He tenido que hospitalizar a Tucho. Estoy francamente preocupado, no hago otra cosa que pensar en él, todo el día, cada instante. En la clínica veterinaria, el fin de semana es un desierto, un lugar donde el tiempo parece detenido. Solo una chica de guardia pasa cada tres horas para revisar a los animales ingresados, y entre ellos, mi pequeño. Mi niño.
Verlo allí, atrapado en esa jaula, con la vía clavada en su diminuta patita blanca, me rompe el alma. Su mirada, cargada de un dolor que no entiende, me suplicaba que no lo dejara allí solo. No podía explicarle que lo hacía por su bien, que era lo mejor para él aunque fuera lo peor para mí. Como un juez que dicta su propia sentencia de condena, tomé la decisión con la esperanza de que mejorara.
Le están administrando corticoides y antibióticos. Su hígado está dañado, teñido de un amarillo que anuncia lo que no quiero oír. Su cuerpecito está deshidratado, y el suero en vena apenas logra devolverle algo de fuerza. No comía nada desde hacía cuatro días. Cuatro días de lucha silenciosa, de mirada apagada, de un vacío que ya me anunciaba el final.
Después de lo que viví con Manchís, con Gloto, con Hilarita, con Basi, con Bonzo, con Coca… cada una de esas ausencias aviva mis miedos como brasas encendidas en la tormenta de mi corazón. Sé que la muerte es el desenlace inevitable para todo ser vivo, pero saberlo no lo hace menos insoportable. Solo pensarlo me desgarra por dentro. Lloro como un imbécil, como un niño que no entiende por qué Dios le arrebata lo que más ama.
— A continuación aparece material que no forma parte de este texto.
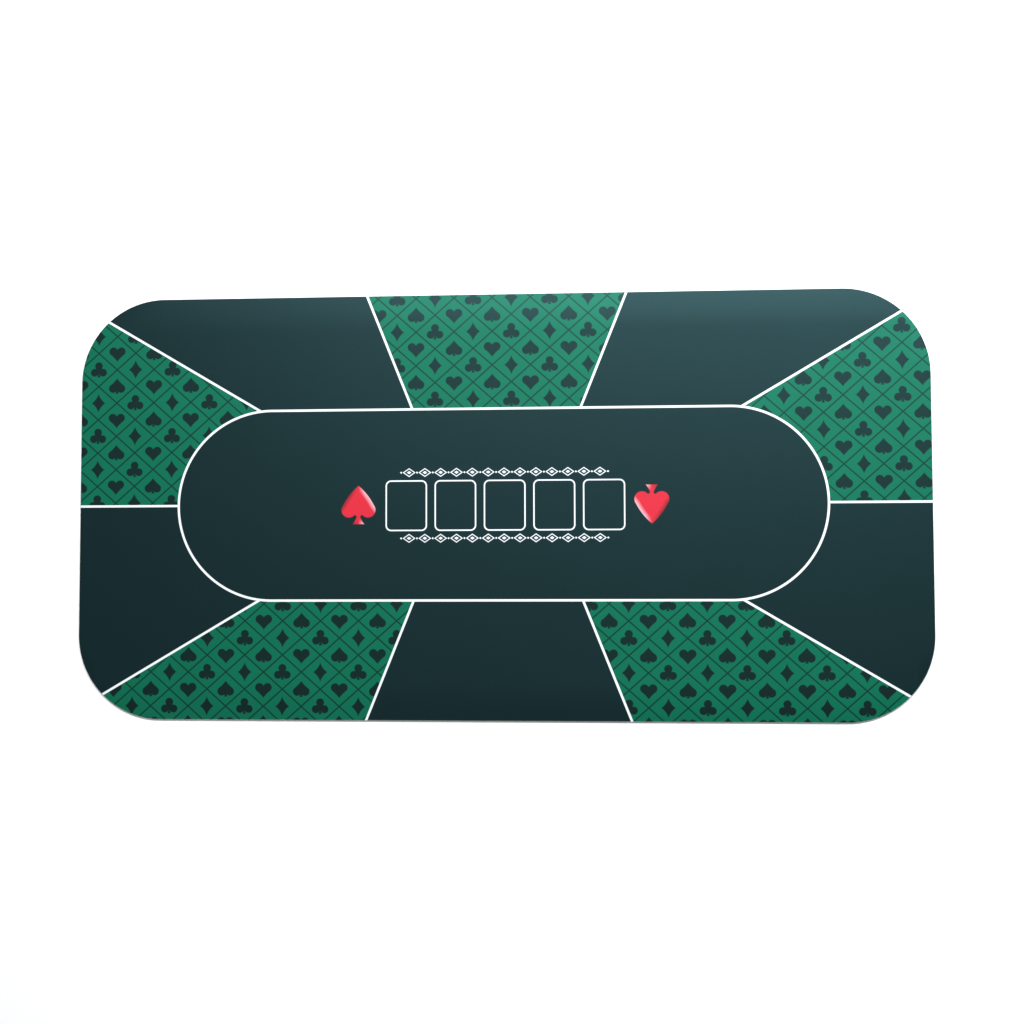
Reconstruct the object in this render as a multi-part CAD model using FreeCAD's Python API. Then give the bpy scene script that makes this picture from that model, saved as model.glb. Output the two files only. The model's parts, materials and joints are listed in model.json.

Sé que no puedo hacer más de lo que estoy haciendo, pero si pudiera, le daría mi vida.
Algunos dirán que amar tanto a un gato es una exageración. Otros pensarán que es una muestra de sentimentalismo absurdo, de humanizar a un animal más allá de lo razonable. Pero para mí es algo sencillo: yo no tengo hijos, nunca los he tenido, y estos gatos y perras han sido mis hijos. Criaturas a las que he amado con toda mi alma, a las que he cuidado, que me han acompañado en cada momento de mi vida. Son la razón por la que no me muero de asco en este mundo que a veces me da vértigo.
El problema de estos hijos es que la vida les ha dado un tiempo demasiado corto. Un tiempo injusto.
Tucho lleva conmigo desde 1993. Hemos compartido una vida entera de momentos. Lo recuerdo cuando era un gato travieso y curioso, un torbellino de energía con un ojo azul y otro verde, con orejas grandes como las de un conejo. Recuerdo aquella vez que casi lo pierdo para siempre. Saltó por la ventana del quinto piso, resbaló en el alfeizar mojado y, por un segundo eterno, lo vi desaparecer. Grité como un loco y me lancé tras él, sin pensar. Y cuando ya estaba imaginando lo peor, cuando el vacío de su ausencia ya se estaba formando dentro de mí, lo vi subir de nuevo, aferrado con una de sus diminutas uñas a no sé qué milagro. Lo comí a besos, lo abracé con todas mis fuerzas y luego, entre sollozos, le di un cachete en el culo. No me repuse en una semana.
Hoy, en la clínica, mientras le cortaban esas mismas uñas, yo revivía aquella escena como un puñal en el pecho. Me aferré a su pequeño cuerpo con la esperanza de que, como aquella vez, lograra aferrarse a la vida y regresar a mí.
Dios, que siempre me escuchas y siempre me jodes, no te lo lleves.
No ahora.
Déjamelo un poco más. No me hagas pasar por esto otra vez. No lo aguantaría.